# Looking for fish!



## redblufffishguy (Jul 15, 2009)

does anyone know of any breeders or sources (preferably west coast, but not necessary) for the following fish:

Haplochromis Obliquidens
Neolamprologus Mustax
Badis Badis Burmanicus
Chlamydogoobius Eremius (Desert Goby)
Rhinogobius Wui

Any leads would be great as I am having a hard time finding any of them, at least quality specimens....


----------



## Guest (Jul 15, 2009)

try Aquabid Butters.


----------



## emc7 (Jul 23, 2005)

put a wanted ad on cichlid-forum.com trading post.
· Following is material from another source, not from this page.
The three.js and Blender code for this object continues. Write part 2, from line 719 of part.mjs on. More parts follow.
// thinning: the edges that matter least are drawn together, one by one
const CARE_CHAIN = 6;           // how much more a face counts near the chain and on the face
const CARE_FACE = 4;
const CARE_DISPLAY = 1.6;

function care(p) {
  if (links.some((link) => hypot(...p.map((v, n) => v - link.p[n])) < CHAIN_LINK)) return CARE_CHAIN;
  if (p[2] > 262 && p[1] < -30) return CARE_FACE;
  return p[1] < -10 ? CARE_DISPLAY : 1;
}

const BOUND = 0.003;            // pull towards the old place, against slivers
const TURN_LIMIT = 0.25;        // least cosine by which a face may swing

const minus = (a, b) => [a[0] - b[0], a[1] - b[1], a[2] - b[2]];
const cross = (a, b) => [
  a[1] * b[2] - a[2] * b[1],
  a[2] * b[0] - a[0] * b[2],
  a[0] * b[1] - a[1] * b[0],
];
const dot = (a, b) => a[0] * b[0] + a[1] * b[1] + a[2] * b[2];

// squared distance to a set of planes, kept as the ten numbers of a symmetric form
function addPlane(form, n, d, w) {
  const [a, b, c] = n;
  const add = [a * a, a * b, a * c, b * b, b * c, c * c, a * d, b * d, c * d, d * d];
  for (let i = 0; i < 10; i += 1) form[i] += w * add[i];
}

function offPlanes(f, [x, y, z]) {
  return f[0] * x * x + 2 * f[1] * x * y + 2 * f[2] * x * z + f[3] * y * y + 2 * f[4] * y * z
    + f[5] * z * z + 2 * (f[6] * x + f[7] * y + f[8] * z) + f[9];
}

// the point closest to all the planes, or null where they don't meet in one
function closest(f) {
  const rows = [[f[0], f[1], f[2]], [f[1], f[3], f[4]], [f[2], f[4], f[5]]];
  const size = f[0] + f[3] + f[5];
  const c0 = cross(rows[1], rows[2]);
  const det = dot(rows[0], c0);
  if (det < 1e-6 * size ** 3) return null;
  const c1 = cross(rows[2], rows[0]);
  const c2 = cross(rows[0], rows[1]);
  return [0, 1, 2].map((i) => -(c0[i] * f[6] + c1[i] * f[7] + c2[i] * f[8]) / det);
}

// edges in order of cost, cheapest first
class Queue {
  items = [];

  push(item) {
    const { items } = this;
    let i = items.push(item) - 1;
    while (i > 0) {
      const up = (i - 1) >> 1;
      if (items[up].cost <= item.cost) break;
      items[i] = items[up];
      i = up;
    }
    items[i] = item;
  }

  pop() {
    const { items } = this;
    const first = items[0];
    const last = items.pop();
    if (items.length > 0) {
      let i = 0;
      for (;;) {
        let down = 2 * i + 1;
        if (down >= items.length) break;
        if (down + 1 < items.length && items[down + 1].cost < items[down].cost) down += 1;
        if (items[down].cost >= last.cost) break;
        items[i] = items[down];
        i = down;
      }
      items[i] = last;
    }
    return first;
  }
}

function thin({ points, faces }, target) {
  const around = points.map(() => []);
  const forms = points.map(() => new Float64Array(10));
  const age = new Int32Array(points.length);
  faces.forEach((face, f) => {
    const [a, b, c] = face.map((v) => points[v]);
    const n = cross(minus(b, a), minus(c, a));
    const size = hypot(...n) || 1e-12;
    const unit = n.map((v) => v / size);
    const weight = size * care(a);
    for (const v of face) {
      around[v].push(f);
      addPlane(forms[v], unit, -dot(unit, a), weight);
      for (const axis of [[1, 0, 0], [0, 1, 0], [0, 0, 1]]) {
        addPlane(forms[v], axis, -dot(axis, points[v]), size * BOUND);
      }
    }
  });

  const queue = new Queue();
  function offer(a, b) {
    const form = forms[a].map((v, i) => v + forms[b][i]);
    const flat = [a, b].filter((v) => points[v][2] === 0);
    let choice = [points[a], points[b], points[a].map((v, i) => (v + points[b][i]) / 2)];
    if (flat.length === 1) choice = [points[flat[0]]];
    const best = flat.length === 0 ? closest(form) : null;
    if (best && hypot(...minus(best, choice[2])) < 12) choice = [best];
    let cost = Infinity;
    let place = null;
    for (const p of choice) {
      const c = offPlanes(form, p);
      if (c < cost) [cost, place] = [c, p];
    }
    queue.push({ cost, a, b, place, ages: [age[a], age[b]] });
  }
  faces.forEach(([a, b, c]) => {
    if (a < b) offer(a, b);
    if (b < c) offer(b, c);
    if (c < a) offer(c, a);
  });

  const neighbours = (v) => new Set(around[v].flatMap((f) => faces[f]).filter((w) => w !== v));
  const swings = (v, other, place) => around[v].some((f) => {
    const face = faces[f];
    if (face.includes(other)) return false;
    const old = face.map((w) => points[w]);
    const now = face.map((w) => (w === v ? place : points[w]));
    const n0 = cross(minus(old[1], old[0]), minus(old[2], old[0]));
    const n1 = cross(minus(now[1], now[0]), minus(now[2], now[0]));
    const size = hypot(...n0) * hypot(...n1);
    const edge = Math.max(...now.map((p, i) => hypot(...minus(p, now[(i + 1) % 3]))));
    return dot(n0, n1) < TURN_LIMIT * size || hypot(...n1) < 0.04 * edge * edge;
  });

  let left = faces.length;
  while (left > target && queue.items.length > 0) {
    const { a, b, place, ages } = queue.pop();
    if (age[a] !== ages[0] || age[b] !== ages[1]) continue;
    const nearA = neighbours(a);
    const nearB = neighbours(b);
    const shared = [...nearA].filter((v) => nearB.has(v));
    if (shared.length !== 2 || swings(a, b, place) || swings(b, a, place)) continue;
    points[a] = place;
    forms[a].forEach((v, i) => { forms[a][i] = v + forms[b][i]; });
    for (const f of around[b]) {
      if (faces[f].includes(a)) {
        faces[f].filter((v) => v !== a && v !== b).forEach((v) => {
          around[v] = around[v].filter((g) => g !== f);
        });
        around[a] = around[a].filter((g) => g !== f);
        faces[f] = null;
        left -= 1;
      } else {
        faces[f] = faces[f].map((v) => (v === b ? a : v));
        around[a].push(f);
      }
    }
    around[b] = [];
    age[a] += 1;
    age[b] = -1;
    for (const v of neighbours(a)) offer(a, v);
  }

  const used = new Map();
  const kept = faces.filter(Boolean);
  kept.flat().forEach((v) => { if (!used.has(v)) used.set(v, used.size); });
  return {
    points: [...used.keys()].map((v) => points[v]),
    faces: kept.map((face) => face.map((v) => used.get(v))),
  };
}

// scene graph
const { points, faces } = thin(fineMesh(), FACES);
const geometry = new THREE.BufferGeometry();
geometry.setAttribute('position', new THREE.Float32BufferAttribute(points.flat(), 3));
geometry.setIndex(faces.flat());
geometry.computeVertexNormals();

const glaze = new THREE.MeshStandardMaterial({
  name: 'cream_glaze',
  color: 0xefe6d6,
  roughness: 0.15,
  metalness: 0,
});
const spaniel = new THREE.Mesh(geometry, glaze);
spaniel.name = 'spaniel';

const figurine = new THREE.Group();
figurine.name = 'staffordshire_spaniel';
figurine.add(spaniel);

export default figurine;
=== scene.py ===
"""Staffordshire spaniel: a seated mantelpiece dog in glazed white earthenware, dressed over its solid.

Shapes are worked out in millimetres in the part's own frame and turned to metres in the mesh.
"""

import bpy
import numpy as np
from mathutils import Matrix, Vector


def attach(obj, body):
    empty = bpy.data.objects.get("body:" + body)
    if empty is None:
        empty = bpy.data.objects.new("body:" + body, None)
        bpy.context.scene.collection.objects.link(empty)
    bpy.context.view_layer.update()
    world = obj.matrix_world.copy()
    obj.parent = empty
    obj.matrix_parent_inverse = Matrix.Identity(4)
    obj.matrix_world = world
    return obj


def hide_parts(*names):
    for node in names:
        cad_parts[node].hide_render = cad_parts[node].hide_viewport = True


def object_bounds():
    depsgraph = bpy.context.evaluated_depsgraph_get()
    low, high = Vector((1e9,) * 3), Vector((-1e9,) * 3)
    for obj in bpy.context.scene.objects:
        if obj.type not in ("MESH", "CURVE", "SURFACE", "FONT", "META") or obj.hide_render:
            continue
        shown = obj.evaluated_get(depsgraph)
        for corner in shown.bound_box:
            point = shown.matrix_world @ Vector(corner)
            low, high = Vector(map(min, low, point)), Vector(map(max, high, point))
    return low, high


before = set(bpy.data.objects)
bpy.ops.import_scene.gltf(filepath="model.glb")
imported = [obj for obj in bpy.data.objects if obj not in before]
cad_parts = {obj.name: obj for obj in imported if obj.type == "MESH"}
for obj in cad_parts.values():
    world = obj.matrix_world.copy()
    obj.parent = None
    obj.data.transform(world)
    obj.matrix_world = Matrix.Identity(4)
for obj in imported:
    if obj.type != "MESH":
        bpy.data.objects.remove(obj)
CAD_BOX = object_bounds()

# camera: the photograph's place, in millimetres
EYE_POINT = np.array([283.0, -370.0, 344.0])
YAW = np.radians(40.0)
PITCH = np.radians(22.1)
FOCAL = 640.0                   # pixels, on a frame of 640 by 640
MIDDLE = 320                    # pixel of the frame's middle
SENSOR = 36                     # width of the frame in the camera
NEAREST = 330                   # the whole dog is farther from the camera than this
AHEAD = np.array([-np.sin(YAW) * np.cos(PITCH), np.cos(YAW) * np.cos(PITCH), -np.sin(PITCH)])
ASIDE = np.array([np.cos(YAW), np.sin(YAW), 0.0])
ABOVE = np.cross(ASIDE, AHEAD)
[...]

Where are you located? local aquarium societies are usually good.


----------



## redblufffishguy (Jul 15, 2009)

*Thanks!*

I will post that ad today. I am located in northern Ca.


----------



## BV77 (Jan 22, 2005)

www.aquabid.com for starters


----------



## redblufffishguy (Jul 15, 2009)

*thanks...*

I have been to aquabid, most of the fish i am looking for are not available there right now.


----------



## emc7 (Jul 23, 2005)

aquabid has wanted ads, too. Someone is breeding those fish. But availability is alway hit or miss.


----------